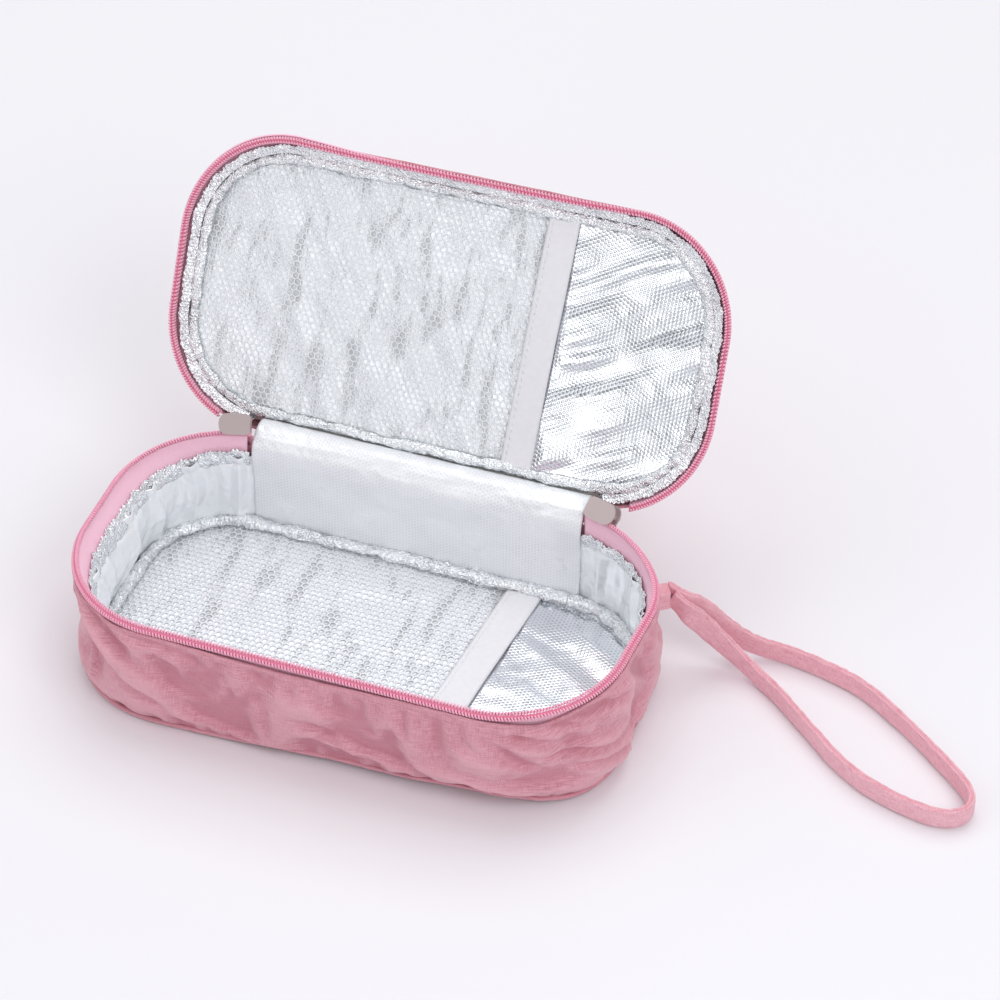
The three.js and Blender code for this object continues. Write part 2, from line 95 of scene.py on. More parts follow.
# Distances round the rim in mm, clockwise from the start of the back right corner
ARC = math.pi / 2 * RIM["radius"]
SIDE = 23.5
FRONT = 115.0
ROUND = 4 * ARC + 2 * SIDE + 2 * FRONT
SEAM_T = 5.6
LEFT_T = 4 * ARC + 2 * SIDE + FRONT


# The camera comes first, with the free strap's route

def add_camera():
    """The photograph's view: a long lens from the front left, high up."""
    turn, lift = math.radians(19.74), math.radians(41.81)
    back = Vector((math.sin(turn) * math.cos(lift), -math.cos(turn) * math.cos(lift), math.sin(lift)))
    data = bpy.data.cameras.new("camera")
    data.lens = 130.28
    data.sensor_width = 36
    data.clip_start = 0.05
    camera = linked("camera", data)
    camera.location = Vector((26.67, 66.94, 30)) * MM + back * 1.3
    camera.rotation_euler = back.to_track_quat("Z", "Y").to_euler()
    bpy.context.scene.camera = camera


STRAP_ROUTE = [
    (105, 39.4, 29.8), (110.2, 42.4, 25), (115.6, 45.5, 17.5), (122.3, 48.4, 10), (130.6, 50.6, 5.4),
    (141.6, 50.7, 4.4), (153.3, 48.6, 4.3), (164.5, 45.4, 4.3), (173.7, 41.1, 4.3), (182.2, 35.4, 4.3),
    (190.2, 29.7, 4.3), (197.7, 23.9, 4.3), (204.7, 18.2, 4.3), (211, 12.9, 4.3), (216.2, 7.7, 4.3),
    (219.2, 2.4, 4.3), (218.1, -3.2, 4.3), (213.4, -6.6, 4.3), (206.8, -7.4, 4.3), (199, -6.2, 4.3),
    (190.3, -3.7, 4.3), (182.2, -0.6, 4.3), (174.6, 3.8, 4.3), (167.5, 9, 4.3), (160.5, 15.1, 4.3),
    (153, 21.5, 4.3), (143.7, 29.6, 4.3), (134.2, 36.3, 4.5), (125.3, 40.3, 7.5), (117.7, 40.7, 13.5),
    (111.6, 39, 21), (106.8, 36.6, 27.5),
]


# Fields of numbers: smooth noise, and flat facets with sharp creases

def hashed(i, j, seed):
    n = np.sin(i * 127.1 + j * 311.7 + seed * 74.7) * 43758.5453
    return 2 * (n - np.floor(n)) - 1


def soft_noise(u, v, seed):
    i, j = np.floor(u), np.floor(v)
    a, b = u - i, v - j
    a, b = a * a * (3 - 2 * a), b * b * (3 - 2 * b)
    low = hashed(i, j, seed) * (1 - a) + hashed(i + 1, j, seed) * a
    high = hashed(i, j + 1, seed) * (1 - a) + hashed(i + 1, j + 1, seed) * a
    return low * (1 - b) + high * b


def facet_noise(u, v, seed):
    u, v = (u + 0.5 * soft_noise(u * 0.9, v * 0.9, seed + 1),
            v + 0.5 * soft_noise(u * 0.9, v * 0.9, seed + 2))
    i, j = np.floor(u), np.floor(v)
    a, b = u - i, v - j
    h00, h10 = hashed(i, j, seed), hashed(i + 1, j, seed)
    h01, h11 = hashed(i, j + 1, seed), hashed(i + 1, j + 1, seed)
    lower = h00 + a * (h10 - h00) + b * (h01 - h00)
    upper = h11 + (1 - a) * (h01 - h11) + (1 - b) * (h10 - h11)
    return np.where(a + b < 1, lower, upper)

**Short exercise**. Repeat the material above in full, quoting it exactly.

**Exercise output**.
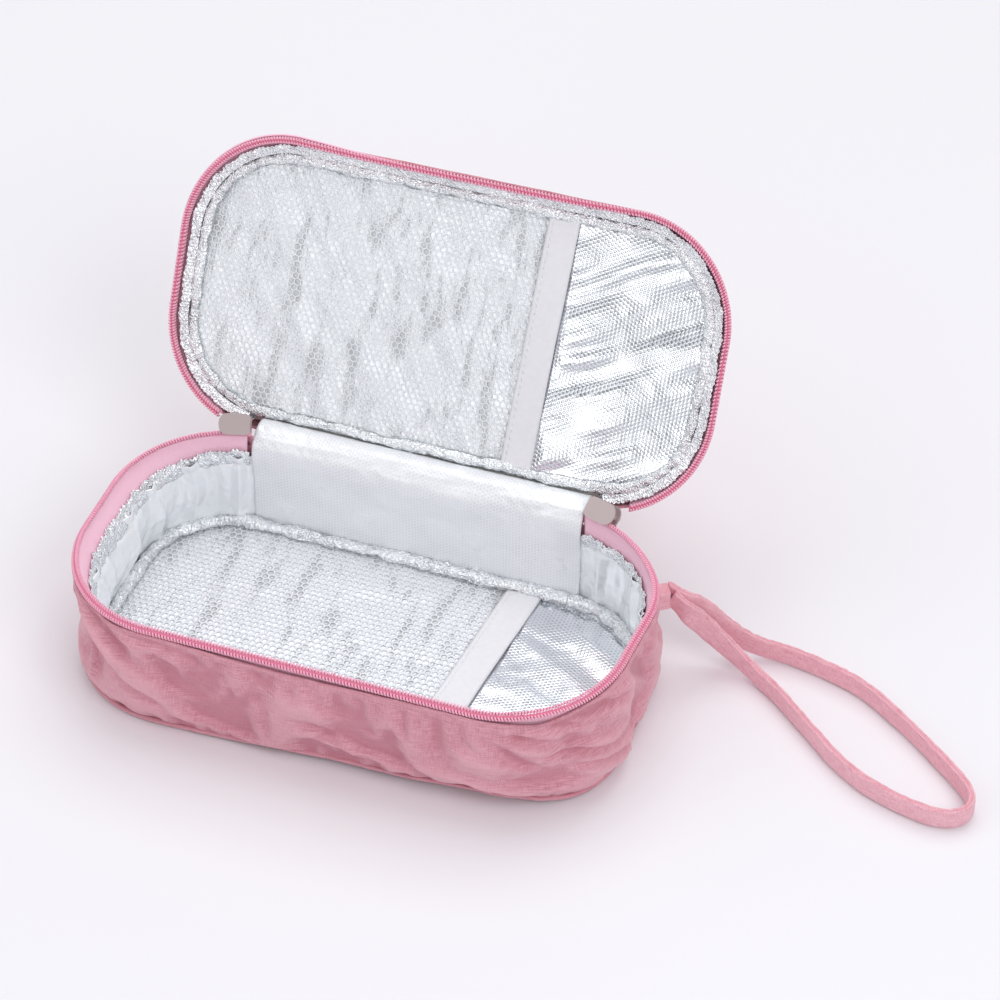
The three.js and Blender code for this object continues. Write part 2, from line 95 of scene.py on. More parts follow.
# Distances round the rim in mm, clockwise from the start of the back right corner
ARC = math.pi / 2 * RIM["radius"]
SIDE = 23.5
FRONT = 115.0
ROUND = 4 * ARC + 2 * SIDE + 2 * FRONT
SEAM_T = 5.6
LEFT_T = 4 * ARC + 2 * SIDE + FRONT


# The camera comes first, with the free strap's route

def add_camera():
    """The photograph's view: a long lens from the front left, high up."""
    turn, lift = math.radians(19.74), math.radians(41.81)
    back = Vector((math.sin(turn) * math.cos(lift), -math.cos(turn) * math.cos(lift), math.sin(lift)))
    data = bpy.data.cameras.new("camera")
    data.lens = 130.28
    data.sensor_width = 36
    data.clip_start = 0.05
    camera = linked("camera", data)
    camera.location = Vector((26.67, 66.94, 30)) * MM + back * 1.3
    camera.rotation_euler = back.to_track_quat("Z", "Y").to_euler()
    bpy.context.scene.camera = camera


STRAP_ROUTE = [
    (105, 39.4, 29.8), (110.2, 42.4, 25), (115.6, 45.5, 17.5), (122.3, 48.4, 10), (130.6, 50.6, 5.4),
    (141.6, 50.7, 4.4), (153.3, 48.6, 4.3), (164.5, 45.4, 4.3), (173.7, 41.1, 4.3), (182.2, 35.4, 4.3),
    (190.2, 29.7, 4.3), (197.7, 23.9, 4.3), (204.7, 18.2, 4.3), (211, 12.9, 4.3), (216.2, 7.7, 4.3),
    (219.2, 2.4, 4.3), (218.1, -3.2, 4.3), (213.4, -6.6, 4.3), (206.8, -7.4, 4.3), (199, -6.2, 4.3),
    (190.3, -3.7, 4.3), (182.2, -0.6, 4.3), (174.6, 3.8, 4.3), (167.5, 9, 4.3), (160.5, 15.1, 4.3),
    (153, 21.5, 4.3), (143.7, 29.6, 4.3), (134.2, 36.3, 4.5), (125.3, 40.3, 7.5), (117.7, 40.7, 13.5),
    (111.6, 39, 21), (106.8, 36.6, 27.5),
]


# Fields of numbers: smooth noise, and flat facets with sharp creases

def hashed(i, j, seed):
    n = np.sin(i * 127.1 + j * 311.7 + seed * 74.7) * 43758.5453
    return 2 * (n - np.floor(n)) - 1


def soft_noise(u, v, seed):
    i, j = np.floor(u), np.floor(v)
    a, b = u - i, v - j
    a, b = a * a * (3 - 2 * a), b * b * (3 - 2 * b)
    low = hashed(i, j, seed) * (1 - a) + hashed(i + 1, j, seed) * a
    high = hashed(i, j + 1, seed) * (1 - a) + hashed(i + 1, j + 1, seed) * a
    return low * (1 - b) + high * b


def facet_noise(u, v, seed):
    u, v = (u + 0.5 * soft_noise(u * 0.9, v * 0.9, seed + 1),
            v + 0.5 * soft_noise(u * 0.9, v * 0.9, seed + 2))
    i, j = np.floor(u), np.floor(v)
    a, b = u - i, v - j
    h00, h10 = hashed(i, j, seed), hashed(i + 1, j, seed)
    h01, h11 = hashed(i, j + 1, seed), hashed(i + 1, j + 1, seed)
    lower = h00 + a * (h10 - h00) + b * (h01 - h00)
    upper = h11 + (1 - a) * (h01 - h11) + (1 - b) * (h10 - h11)
    return np.where(a + b < 1, lower, upper)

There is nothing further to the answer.